Reduce the scale a bit closer; the sun glints off the ranks of penitentes marching down to Lobuche where they will
finally melt under the deep surface moraine. Although it looks like the moraines and surface-waves on the glacier are formed by pressure, in fact and counter intuitively, nearly all the features are the result of differential melting. The base camp village stretches out for over half a kilometer almost as far as the wreck of the Russian MI-17 adjacent to the new helipad; located there with either a sense of irony or as a grim warning to other pilots.
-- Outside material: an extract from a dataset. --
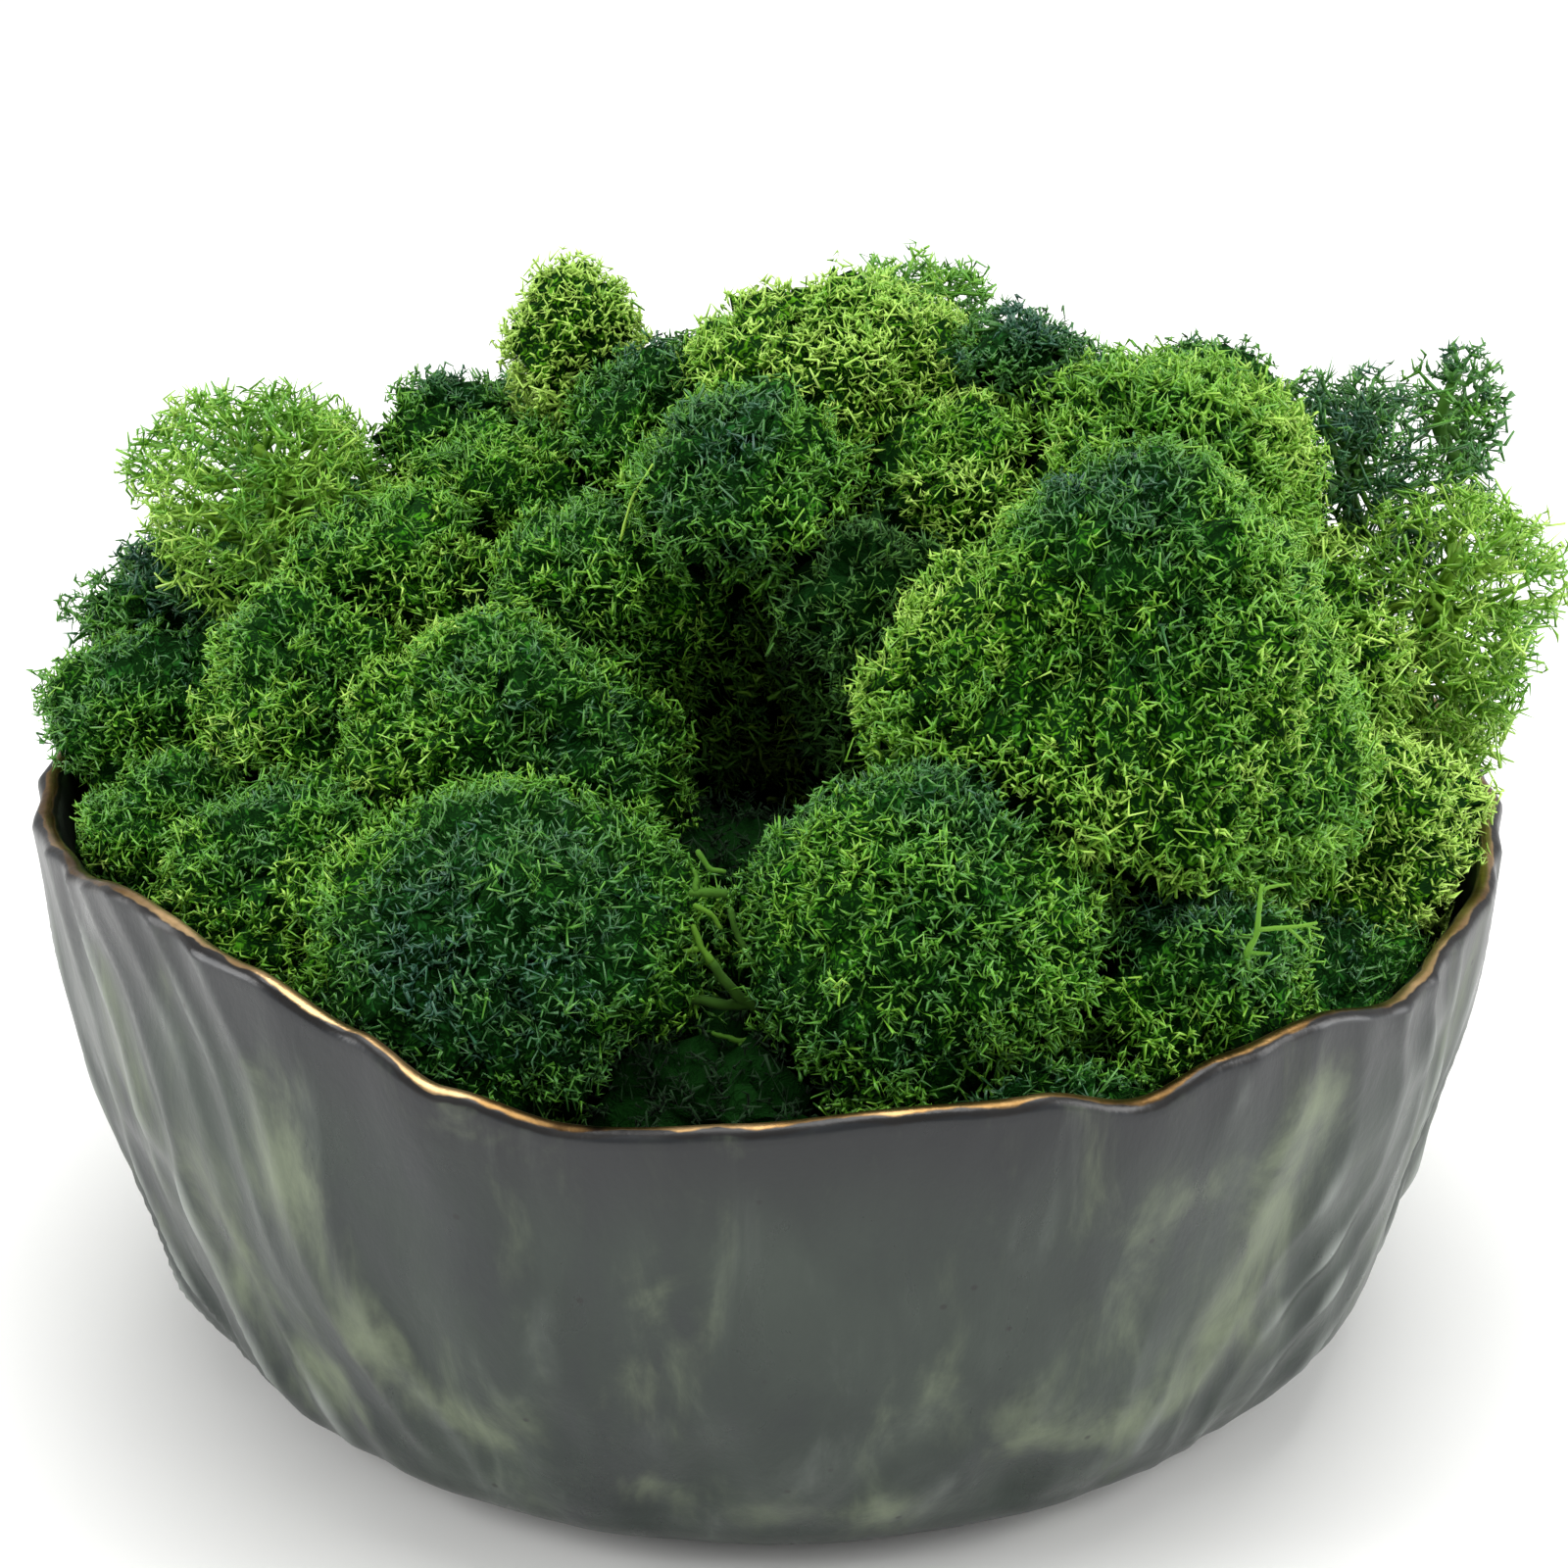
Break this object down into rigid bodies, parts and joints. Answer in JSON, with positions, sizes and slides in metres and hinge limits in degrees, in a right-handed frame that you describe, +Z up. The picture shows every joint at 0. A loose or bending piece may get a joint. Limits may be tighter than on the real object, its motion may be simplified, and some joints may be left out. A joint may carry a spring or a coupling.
{
  "type": "moss clump",
  "caption": "Domed tufts of green dyed reindeer moss packed in a round stoneware bowl with a wavy gilded rim.",
  "frame": {"origin": "centre of the bowl's flat foot, on the surface that it stands on", "axes": "+Z up, -Y towards the bowl's front, +X to the right of the front"},
  "size_m": [0.169, 0.1609, 0.1107],
  "materials": {
    "glazed_stoneware": "stoneware with a satin grey-green reactive glaze and gold lustre on the lip",
    "dyed_moss": "matt dyed and preserved reindeer moss"
  },
  "bodies": {
    "root": {"bowl": "glazed_stoneware", "tuft_front_left": "dyed_moss", "tuft_front_centre": "dyed_moss", "tuft_front_right": "dyed_moss", "tuft_front_gap": "dyed_moss", "tuft_front_low": "dyed_moss", "tuft_left_front": "dyed_moss", "tuft_far_left_low": "dyed_moss", "tuft_far_left_rim": "dyed_moss", "tuft_left_dark": "dyed_moss", "tuft_left_crown": "dyed_moss", "tuft_mid_left": "dyed_moss", "tuft_left_inner": "dyed_moss", "tuft_left_slope": "dyed_moss", "tuft_centre_left": "dyed_moss", "tuft_back_left_low": "dyed_moss", "tuft_back_left_tall": "dyed_moss", "tuft_left_saddle": "dyed_moss", "tuft_back_middle": "dyed_moss", "tuft_centre_crown": "dyed_moss", "tuft_centre_dark": "dyed_moss", "tuft_centre_drop": "dyed_moss", "tuft_centre_right": "dyed_moss", "tuft_far_back": "dyed_moss", "tuft_back_dark": "dyed_moss", "tuft_right_crown": "dyed_moss", "tuft_right_big": "dyed_moss", "tuft_right_back": "dyed_moss", "tuft_right_horn": "dyed_moss", "tuft_right_fan": "dyed_moss", "tuft_right_inner": "dyed_moss", "tuft_right_low": "dyed_moss", "tuft_right_edge": "dyed_moss", "tuft_back_right_dark": "dyed_moss", "tuft_hollow": "dyed_moss", "tuft_rear_left": "dyed_moss", "tuft_rear_left_mid": "dyed_moss", "tuft_rear_middle": "dyed_moss", "tuft_rear_right_mid": "dyed_moss", "tuft_rear_right": "dyed_moss", "tuft_back_ridge": "dyed_moss", "tuft_back_shoulder": "dyed_moss"}
  },
  "joints": []
}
Pull in the lens once more, back to our dry stone chorten and its umbrella of prayer flags. Our team; guides, members and sherpas sit on foam mattresses and plastic chairs as a local lama conducts the Puja. Whisps of incense, Juniper twigs, rhythmic drumming and nasal droning are carried away in the icy wind. The flags flutter like sails in gale. The sherpa lama who conducts the ceremony is wearing an incongruous scarlet trilby with a matching scarlet carnation in the hat band. A family of choughs circles the enticing food offerings. They are eying up the cakes of Tsampa resembling pointy mountains, packets of biscuits, sweets, cans of drinks. I overhear the following conversation from behind me as I try to focus on the ceremony; “What is the point of the all the snacks and food?”
“For the gods, it is a kind of sacrifice.” “Will the gods be pleased there is 30% extra in that packet of biscuits?”
Sometimes meditation can be so hard. I guess that must be the Buddhist way.